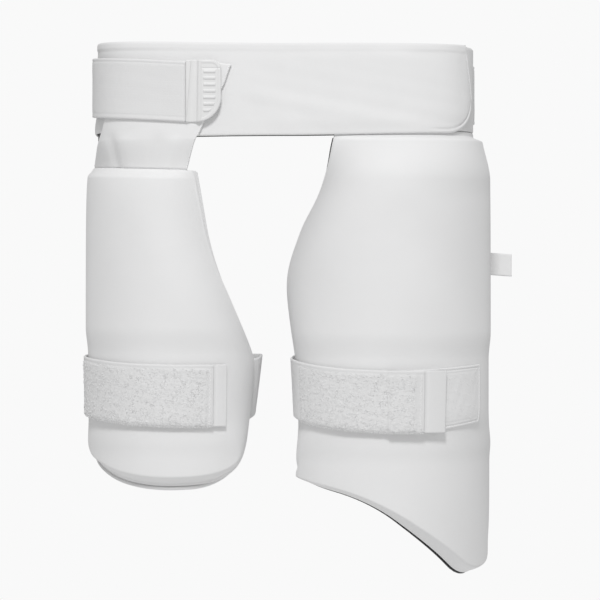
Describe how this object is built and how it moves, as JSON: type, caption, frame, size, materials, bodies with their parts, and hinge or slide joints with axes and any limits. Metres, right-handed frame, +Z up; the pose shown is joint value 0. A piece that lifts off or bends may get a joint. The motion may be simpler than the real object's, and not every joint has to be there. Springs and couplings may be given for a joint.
{
  "type": "cricket thigh guard",
  "caption": "Worn lower-body guard: a waist belt with closing elastic carries a padded outer thigh pad and a hanging inner thigh pad, each with a strap round the open leg",
  "frame": {"origin": "Middle of the waist opening, half way up the belt", "axes": "+Z up, the front of the guard faces -Y, +X towards the outer pad's side"},
  "size_m": [0.3503, 0.2143, 0.4338],
  "materials": {
    "face_cloth": "smooth matte white knit laminated to thin foam",
    "pad_cover": "smooth matte white knit stretched over moulded padding",
    "dark_lining": "dark brushed inner cloth",
    "elastic_webbing": "white ribbed elastic with a fine looped face",
    "moulded_tab": "soft moulded plastic with raised grip ribs, satin",
    "smooth_end": "smooth welded strap end, satin",
    "loop_cloth": "white brushed loop cloth",
    "backing_cloth": "light matte backing knit",
    "label_tape": "plain white woven tape, folded"
  },
  "bodies": {
    "root": {"waist_belt": "face_cloth", "waist_belt_lining": "dark_lining", "outer_pad_yoke": "face_cloth", "waist_elastic": "elastic_webbing", "closure_tab": "moulded_tab", "hanger_panel": "face_cloth", "outer_thigh_pad": "pad_cover", "outer_pad_lining": "dark_lining", "outer_thigh_strap": "elastic_webbing", "outer_strap_end_tab": "smooth_end", "outer_loop_patch": "loop_cloth", "inner_thigh_pad": "pad_cover", "inner_pad_backing": "backing_cloth", "inner_thigh_strap": "elastic_webbing", "inner_strap_end_tab": "smooth_end", "size_label": "label_tape"}
  },
  "joints": []
}
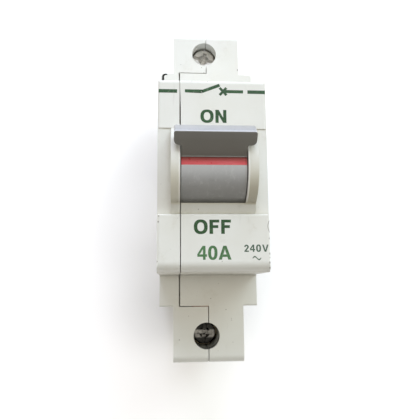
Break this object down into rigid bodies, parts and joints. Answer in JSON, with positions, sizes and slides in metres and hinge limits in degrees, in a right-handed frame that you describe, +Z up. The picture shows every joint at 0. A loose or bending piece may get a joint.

**Exercise details**
Please repeat the material above, word for word and in full.

**Solved exercise**
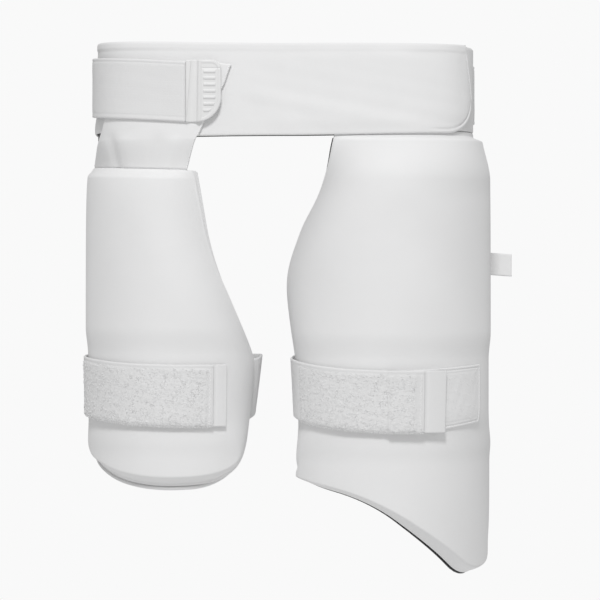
Describe how this object is built and how it moves, as JSON: type, caption, frame, size, materials, bodies with their parts, and hinge or slide joints with axes and any limits. Metres, right-handed frame, +Z up; the pose shown is joint value 0. A piece that lifts off or bends may get a joint. The motion may be simpler than the real object's, and not every joint has to be there. Springs and couplings may be given for a joint.
{
  "type": "cricket thigh guard",
  "caption": "Worn lower-body guard: a waist belt with closing elastic carries a padded outer thigh pad and a hanging inner thigh pad, each with a strap round the open leg",
  "frame": {"origin": "Middle of the waist opening, half way up the belt", "axes": "+Z up, the front of the guard faces -Y, +X towards the outer pad's side"},
  "size_m": [0.3503, 0.2143, 0.4338],
  "materials": {
    "face_cloth": "smooth matte white knit laminated to thin foam",
    "pad_cover": "smooth matte white knit stretched over moulded padding",
    "dark_lining": "dark brushed inner cloth",
    "elastic_webbing": "white ribbed elastic with a fine looped face",
    "moulded_tab": "soft moulded plastic with raised grip ribs, satin",
    "smooth_end": "smooth welded strap end, satin",
    "loop_cloth": "white brushed loop cloth",
    "backing_cloth": "light matte backing knit",
    "label_tape": "plain white woven tape, folded"
  },
  "bodies": {
    "root": {"waist_belt": "face_cloth", "waist_belt_lining": "dark_lining", "outer_pad_yoke": "face_cloth", "waist_elastic": "elastic_webbing", "closure_tab": "moulded_tab", "hanger_panel": "face_cloth", "outer_thigh_pad": "pad_cover", "outer_pad_lining": "dark_lining", "outer_thigh_strap": "elastic_webbing", "outer_strap_end_tab": "smooth_end", "outer_loop_patch": "loop_cloth", "inner_thigh_pad": "pad_cover", "inner_pad_backing": "backing_cloth", "inner_thigh_strap": "elastic_webbing", "inner_strap_end_tab": "smooth_end", "size_label": "label_tape"}
  },
  "joints": []
}
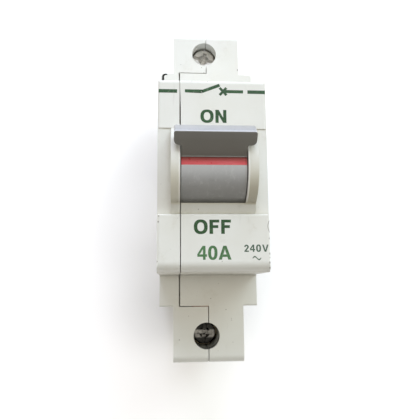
Break this object down into rigid bodies, parts and joints. Answer in JSON, with positions, sizes and slides in metres and hinge limits in degrees, in a right-handed frame that you describe, +Z up. The picture shows every joint at 0. A loose or bending piece may get a joint.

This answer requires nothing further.